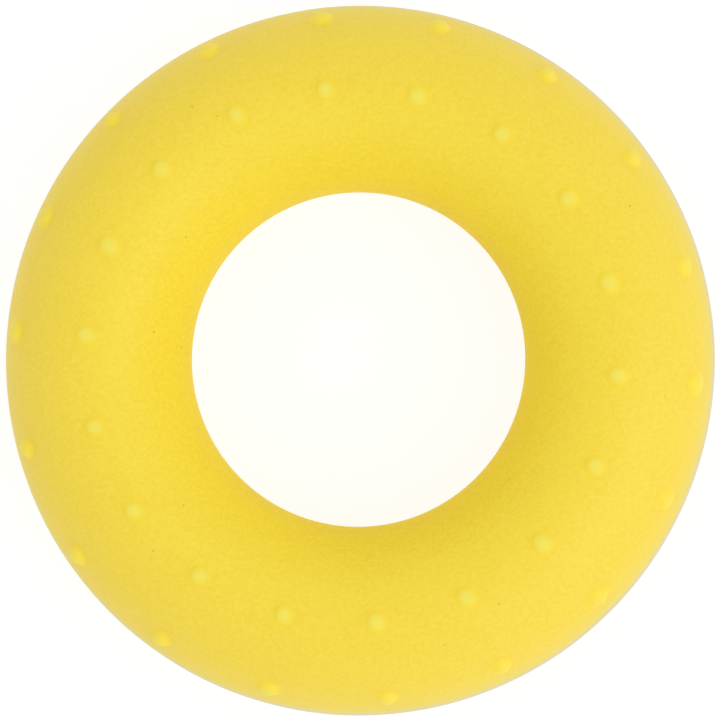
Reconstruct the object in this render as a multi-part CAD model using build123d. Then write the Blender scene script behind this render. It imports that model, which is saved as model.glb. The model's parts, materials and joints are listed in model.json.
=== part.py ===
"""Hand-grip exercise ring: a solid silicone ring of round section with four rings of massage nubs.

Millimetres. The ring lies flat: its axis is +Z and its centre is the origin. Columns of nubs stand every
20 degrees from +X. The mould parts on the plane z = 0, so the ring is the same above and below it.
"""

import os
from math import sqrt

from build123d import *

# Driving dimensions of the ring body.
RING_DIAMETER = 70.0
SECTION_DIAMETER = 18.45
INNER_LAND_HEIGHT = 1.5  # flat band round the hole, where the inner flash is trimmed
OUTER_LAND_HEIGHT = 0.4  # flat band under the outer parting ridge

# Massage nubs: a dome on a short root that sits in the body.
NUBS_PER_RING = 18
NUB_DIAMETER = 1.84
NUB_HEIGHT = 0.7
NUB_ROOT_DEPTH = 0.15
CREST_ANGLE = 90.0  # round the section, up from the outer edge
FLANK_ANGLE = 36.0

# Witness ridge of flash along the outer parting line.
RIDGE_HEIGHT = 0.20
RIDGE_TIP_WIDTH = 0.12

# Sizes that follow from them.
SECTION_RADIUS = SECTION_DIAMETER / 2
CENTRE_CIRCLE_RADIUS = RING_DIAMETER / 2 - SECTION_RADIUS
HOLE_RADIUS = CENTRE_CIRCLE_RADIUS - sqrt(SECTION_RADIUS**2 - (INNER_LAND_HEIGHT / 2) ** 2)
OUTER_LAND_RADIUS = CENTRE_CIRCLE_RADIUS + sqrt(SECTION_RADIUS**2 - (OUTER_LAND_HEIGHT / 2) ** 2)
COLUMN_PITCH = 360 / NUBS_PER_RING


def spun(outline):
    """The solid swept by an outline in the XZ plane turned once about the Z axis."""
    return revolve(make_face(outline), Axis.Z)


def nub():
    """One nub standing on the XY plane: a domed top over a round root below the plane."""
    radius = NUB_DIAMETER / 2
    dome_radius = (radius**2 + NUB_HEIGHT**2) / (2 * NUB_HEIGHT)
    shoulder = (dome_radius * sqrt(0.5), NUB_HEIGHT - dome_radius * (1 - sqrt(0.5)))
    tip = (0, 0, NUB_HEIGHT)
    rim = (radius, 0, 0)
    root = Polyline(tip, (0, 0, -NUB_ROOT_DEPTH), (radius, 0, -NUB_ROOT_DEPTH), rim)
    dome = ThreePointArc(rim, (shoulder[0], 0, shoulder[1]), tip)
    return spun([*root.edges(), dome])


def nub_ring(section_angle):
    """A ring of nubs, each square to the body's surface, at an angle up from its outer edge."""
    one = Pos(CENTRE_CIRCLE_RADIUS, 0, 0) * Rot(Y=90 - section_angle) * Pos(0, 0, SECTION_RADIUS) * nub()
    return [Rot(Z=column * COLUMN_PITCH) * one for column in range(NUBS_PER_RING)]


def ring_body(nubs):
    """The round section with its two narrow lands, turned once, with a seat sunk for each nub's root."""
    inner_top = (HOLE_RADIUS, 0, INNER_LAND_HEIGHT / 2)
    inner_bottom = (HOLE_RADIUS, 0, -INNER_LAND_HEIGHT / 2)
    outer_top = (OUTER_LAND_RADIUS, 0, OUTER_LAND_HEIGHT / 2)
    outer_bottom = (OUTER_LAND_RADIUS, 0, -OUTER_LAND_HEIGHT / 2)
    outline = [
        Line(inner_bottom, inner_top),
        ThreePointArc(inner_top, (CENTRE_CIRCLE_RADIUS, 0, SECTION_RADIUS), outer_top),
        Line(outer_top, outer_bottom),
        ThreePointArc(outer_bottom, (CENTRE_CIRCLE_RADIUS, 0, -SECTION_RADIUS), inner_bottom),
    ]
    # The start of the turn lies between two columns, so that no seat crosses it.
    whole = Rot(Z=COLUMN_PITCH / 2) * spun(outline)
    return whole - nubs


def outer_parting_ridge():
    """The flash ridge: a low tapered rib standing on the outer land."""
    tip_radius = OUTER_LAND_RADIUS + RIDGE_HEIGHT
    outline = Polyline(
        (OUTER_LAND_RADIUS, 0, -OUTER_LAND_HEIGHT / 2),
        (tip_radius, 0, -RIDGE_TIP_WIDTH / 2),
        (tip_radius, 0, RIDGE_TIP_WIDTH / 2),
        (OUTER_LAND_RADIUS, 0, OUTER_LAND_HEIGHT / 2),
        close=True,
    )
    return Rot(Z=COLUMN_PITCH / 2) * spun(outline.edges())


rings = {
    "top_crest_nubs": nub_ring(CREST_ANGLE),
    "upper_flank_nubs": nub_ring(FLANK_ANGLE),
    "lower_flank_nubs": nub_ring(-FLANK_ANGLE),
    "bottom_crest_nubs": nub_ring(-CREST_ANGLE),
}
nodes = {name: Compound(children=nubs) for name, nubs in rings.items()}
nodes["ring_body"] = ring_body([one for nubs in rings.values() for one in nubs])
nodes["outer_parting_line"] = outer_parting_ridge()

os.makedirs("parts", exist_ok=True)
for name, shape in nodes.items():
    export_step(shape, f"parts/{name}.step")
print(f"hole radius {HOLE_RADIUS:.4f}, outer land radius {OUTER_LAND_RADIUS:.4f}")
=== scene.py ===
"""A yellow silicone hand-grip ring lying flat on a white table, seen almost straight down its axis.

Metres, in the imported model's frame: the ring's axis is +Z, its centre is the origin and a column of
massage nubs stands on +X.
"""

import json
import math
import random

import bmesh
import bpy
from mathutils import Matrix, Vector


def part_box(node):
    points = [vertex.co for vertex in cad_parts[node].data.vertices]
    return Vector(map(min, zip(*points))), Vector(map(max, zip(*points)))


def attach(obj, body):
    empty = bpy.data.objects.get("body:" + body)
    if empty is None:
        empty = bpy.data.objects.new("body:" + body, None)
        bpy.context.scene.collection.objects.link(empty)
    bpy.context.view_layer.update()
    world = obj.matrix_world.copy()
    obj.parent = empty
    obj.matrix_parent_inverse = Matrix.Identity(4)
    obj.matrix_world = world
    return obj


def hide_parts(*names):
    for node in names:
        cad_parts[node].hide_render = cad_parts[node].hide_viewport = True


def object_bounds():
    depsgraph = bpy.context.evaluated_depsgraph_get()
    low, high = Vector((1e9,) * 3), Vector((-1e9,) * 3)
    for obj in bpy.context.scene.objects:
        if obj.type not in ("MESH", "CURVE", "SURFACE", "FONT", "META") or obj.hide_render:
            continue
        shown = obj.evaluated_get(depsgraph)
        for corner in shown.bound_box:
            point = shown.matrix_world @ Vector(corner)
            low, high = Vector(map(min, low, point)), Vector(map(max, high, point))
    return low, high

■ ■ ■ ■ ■

▶ _Task to complete_
In the listing above, locate the line containing "return Rot(Z=COLUMN_PITCH /" and the line containing "bpy.context.view_layer.update()". Transcribe those two lines and everything between them, exactly as written.

▶ _Task output_
    return Rot(Z=COLUMN_PITCH / 2) * spun(outline.edges())


rings = {
    "top_crest_nubs": nub_ring(CREST_ANGLE),
    "upper_flank_nubs": nub_ring(FLANK_ANGLE),
    "lower_flank_nubs": nub_ring(-FLANK_ANGLE),
    "bottom_crest_nubs": nub_ring(-CREST_ANGLE),
}
nodes = {name: Compound(children=nubs) for name, nubs in rings.items()}
nodes["ring_body"] = ring_body([one for nubs in rings.values() for one in nubs])
nodes["outer_parting_line"] = outer_parting_ridge()

os.makedirs("parts", exist_ok=True)
for name, shape in nodes.items():
    export_step(shape, f"parts/{name}.step")
print(f"hole radius {HOLE_RADIUS:.4f}, outer land radius {OUTER_LAND_RADIUS:.4f}")
=== scene.py ===
"""A yellow silicone hand-grip ring lying flat on a white table, seen almost straight down its axis.

Metres, in the imported model's frame: the ring's axis is +Z, its centre is the origin and a column of
massage nubs stands on +X.
"""

import json
import math
import random

import bmesh
import bpy
from mathutils import Matrix, Vector


def part_box(node):
    points = [vertex.co for vertex in cad_parts[node].data.vertices]
    return Vector(map(min, zip(*points))), Vector(map(max, zip(*points)))


def attach(obj, body):
    empty = bpy.data.objects.get("body:" + body)
    if empty is None:
        empty = bpy.data.objects.new("body:" + body, None)
        bpy.context.scene.collection.objects.link(empty)
    bpy.context.view_layer.update()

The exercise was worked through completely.